Extract, word for word, every line from the one containing "thinned(horse, TRIANGLES)" through the one containing "if obj.type not", with both end lines kept.

[Begin PROVIDED RECORDS]

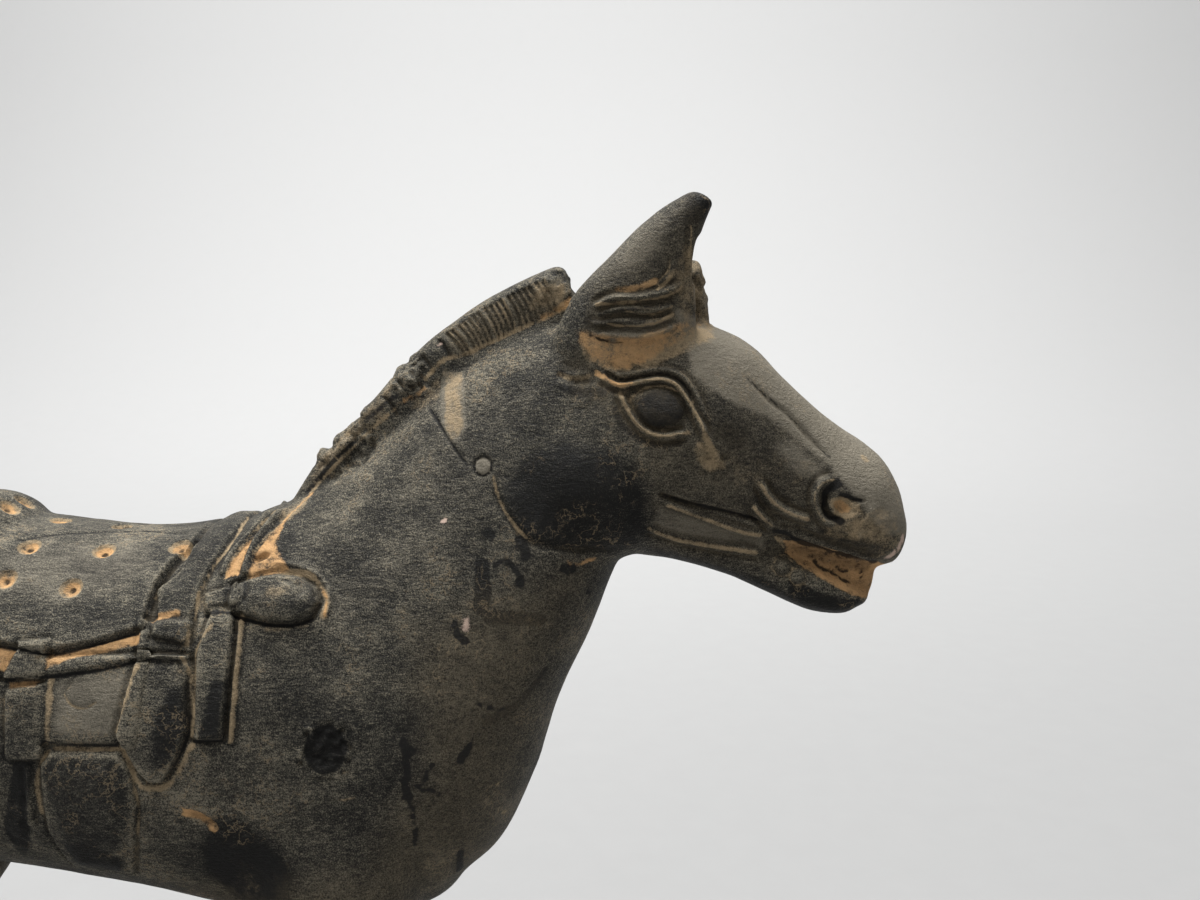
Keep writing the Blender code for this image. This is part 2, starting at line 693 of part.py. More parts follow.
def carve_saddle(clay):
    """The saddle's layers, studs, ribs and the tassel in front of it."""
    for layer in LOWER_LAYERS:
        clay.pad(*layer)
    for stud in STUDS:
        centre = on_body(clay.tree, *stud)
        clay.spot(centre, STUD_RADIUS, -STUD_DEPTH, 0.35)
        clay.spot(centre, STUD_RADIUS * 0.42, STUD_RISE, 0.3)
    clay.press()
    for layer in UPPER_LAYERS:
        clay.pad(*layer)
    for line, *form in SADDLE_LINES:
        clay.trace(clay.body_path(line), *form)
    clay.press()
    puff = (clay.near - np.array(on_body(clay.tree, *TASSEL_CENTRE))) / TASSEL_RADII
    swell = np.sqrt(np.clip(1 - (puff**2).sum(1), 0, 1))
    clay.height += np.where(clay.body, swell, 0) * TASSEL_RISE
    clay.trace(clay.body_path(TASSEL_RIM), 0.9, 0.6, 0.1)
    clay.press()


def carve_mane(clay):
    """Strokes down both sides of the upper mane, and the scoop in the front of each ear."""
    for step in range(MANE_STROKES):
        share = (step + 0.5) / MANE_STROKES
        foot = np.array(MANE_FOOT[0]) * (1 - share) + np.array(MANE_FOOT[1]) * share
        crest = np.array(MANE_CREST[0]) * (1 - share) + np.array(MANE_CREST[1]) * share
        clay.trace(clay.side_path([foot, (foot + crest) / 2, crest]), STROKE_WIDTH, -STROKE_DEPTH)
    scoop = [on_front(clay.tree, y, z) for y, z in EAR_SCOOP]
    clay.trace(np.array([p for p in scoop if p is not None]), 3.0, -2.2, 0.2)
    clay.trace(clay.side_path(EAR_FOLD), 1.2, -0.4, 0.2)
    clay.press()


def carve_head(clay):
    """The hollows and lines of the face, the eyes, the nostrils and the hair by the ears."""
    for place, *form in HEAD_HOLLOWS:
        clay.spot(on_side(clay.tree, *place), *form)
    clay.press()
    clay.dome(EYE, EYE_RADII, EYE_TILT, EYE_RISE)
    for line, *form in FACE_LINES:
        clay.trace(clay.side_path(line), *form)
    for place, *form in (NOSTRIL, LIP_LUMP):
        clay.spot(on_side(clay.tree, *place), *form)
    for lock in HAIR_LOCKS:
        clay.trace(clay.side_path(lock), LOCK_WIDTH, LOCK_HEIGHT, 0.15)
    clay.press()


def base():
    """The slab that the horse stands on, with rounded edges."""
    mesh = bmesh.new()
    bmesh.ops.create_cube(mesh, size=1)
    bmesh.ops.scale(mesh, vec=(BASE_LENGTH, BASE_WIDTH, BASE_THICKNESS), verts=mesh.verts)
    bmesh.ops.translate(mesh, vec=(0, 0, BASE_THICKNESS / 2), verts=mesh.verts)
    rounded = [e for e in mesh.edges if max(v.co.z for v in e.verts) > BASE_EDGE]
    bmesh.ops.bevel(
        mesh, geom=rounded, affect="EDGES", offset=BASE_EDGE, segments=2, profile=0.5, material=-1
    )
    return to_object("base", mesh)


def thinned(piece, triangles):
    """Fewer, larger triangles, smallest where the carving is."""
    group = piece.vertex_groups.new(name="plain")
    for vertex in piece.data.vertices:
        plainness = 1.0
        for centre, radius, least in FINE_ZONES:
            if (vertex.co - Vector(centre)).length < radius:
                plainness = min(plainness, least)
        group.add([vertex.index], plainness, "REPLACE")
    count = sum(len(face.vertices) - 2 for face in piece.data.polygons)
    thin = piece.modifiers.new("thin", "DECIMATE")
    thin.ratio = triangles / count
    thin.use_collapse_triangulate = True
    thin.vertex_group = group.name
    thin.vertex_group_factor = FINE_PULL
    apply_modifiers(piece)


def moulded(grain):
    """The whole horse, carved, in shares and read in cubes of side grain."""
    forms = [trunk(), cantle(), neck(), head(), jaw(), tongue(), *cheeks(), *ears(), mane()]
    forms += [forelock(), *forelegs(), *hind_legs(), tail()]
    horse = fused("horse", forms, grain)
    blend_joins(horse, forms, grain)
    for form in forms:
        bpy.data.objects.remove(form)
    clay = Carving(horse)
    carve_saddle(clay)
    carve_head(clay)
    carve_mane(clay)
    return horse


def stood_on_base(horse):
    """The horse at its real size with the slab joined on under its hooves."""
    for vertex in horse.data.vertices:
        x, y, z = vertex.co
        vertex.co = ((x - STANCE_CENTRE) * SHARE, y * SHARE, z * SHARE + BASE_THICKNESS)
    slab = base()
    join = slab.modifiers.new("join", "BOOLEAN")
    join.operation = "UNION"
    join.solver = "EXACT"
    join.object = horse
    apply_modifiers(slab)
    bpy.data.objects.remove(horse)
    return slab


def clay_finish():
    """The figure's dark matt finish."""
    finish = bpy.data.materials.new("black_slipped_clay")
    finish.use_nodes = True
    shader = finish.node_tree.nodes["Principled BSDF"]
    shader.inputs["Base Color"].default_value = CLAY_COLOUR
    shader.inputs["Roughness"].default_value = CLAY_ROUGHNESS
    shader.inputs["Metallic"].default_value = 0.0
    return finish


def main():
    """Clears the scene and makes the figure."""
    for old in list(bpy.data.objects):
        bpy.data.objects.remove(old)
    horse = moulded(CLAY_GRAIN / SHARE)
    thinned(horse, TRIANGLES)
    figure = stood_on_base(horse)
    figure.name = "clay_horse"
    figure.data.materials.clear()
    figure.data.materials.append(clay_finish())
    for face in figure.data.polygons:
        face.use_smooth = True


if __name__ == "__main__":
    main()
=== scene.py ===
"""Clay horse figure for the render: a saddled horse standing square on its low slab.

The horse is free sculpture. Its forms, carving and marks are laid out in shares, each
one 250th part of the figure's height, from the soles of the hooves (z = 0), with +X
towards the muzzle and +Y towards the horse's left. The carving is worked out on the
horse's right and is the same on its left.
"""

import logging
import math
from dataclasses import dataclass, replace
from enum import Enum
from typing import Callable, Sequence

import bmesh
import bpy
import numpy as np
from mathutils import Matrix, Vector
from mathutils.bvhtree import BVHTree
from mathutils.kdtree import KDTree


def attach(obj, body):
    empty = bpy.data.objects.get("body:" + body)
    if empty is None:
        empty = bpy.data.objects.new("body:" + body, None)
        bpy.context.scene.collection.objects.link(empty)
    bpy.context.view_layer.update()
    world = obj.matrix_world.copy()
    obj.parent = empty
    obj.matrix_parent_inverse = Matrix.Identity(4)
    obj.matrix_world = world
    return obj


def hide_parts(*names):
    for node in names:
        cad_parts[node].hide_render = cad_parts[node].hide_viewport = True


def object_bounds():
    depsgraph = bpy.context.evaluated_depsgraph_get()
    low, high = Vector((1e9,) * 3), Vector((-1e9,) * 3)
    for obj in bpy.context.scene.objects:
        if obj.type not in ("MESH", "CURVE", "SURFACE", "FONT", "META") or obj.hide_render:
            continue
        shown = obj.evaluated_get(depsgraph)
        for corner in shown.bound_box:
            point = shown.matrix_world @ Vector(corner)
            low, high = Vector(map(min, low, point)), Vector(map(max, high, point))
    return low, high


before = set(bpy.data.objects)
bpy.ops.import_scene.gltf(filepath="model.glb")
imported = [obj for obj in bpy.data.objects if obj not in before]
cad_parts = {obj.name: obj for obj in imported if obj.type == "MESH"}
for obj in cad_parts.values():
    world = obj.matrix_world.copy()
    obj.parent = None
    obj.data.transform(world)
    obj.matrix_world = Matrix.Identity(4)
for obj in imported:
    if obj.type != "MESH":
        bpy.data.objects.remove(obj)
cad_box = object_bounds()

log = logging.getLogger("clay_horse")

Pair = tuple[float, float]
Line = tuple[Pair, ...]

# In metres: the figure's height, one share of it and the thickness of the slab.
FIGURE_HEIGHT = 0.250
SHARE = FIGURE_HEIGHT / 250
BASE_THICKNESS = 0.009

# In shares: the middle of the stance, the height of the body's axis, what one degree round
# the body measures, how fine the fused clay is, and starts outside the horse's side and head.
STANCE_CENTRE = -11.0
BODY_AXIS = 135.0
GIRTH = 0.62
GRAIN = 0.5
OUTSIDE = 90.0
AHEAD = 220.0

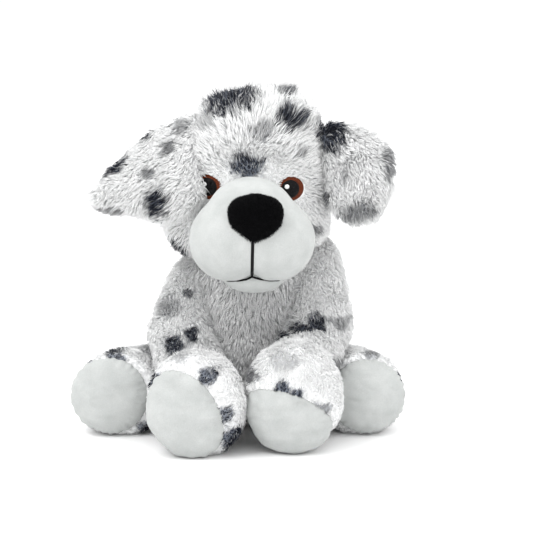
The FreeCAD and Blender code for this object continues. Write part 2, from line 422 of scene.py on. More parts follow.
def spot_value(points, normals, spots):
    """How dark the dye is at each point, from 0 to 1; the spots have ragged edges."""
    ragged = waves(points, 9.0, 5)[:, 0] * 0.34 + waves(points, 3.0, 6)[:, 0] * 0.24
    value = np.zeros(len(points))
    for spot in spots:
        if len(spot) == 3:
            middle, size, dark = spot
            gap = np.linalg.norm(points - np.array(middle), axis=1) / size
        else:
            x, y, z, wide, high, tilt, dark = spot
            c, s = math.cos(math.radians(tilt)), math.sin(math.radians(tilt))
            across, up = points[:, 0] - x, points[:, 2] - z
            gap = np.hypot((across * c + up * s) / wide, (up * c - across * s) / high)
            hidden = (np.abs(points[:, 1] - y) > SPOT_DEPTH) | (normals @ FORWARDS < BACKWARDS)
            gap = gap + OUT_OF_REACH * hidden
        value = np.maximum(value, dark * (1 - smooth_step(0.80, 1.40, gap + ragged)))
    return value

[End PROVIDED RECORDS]

FULL SOLUTION:
    thinned(horse, TRIANGLES)
    figure = stood_on_base(horse)
    figure.name = "clay_horse"
    figure.data.materials.clear()
    figure.data.materials.append(clay_finish())
    for face in figure.data.polygons:
        face.use_smooth = True


if __name__ == "__main__":
    main()
=== scene.py ===
"""Clay horse figure for the render: a saddled horse standing square on its low slab.

The horse is free sculpture. Its forms, carving and marks are laid out in shares, each
one 250th part of the figure's height, from the soles of the hooves (z = 0), with +X
towards the muzzle and +Y towards the horse's left. The carving is worked out on the
horse's right and is the same on its left.
"""

import logging
import math
from dataclasses import dataclass, replace
from enum import Enum
from typing import Callable, Sequence

import bmesh
import bpy
import numpy as np
from mathutils import Matrix, Vector
from mathutils.bvhtree import BVHTree
from mathutils.kdtree import KDTree


def attach(obj, body):
    empty = bpy.data.objects.get("body:" + body)
    if empty is None:
        empty = bpy.data.objects.new("body:" + body, None)
        bpy.context.scene.collection.objects.link(empty)
    bpy.context.view_layer.update()
    world = obj.matrix_world.copy()
    obj.parent = empty
    obj.matrix_parent_inverse = Matrix.Identity(4)
    obj.matrix_world = world
    return obj


def hide_parts(*names):
    for node in names:
        cad_parts[node].hide_render = cad_parts[node].hide_viewport = True


def object_bounds():
    depsgraph = bpy.context.evaluated_depsgraph_get()
    low, high = Vector((1e9,) * 3), Vector((-1e9,) * 3)
    for obj in bpy.context.scene.objects:
        if obj.type not in ("MESH", "CURVE", "SURFACE", "FONT", "META") or obj.hide_render:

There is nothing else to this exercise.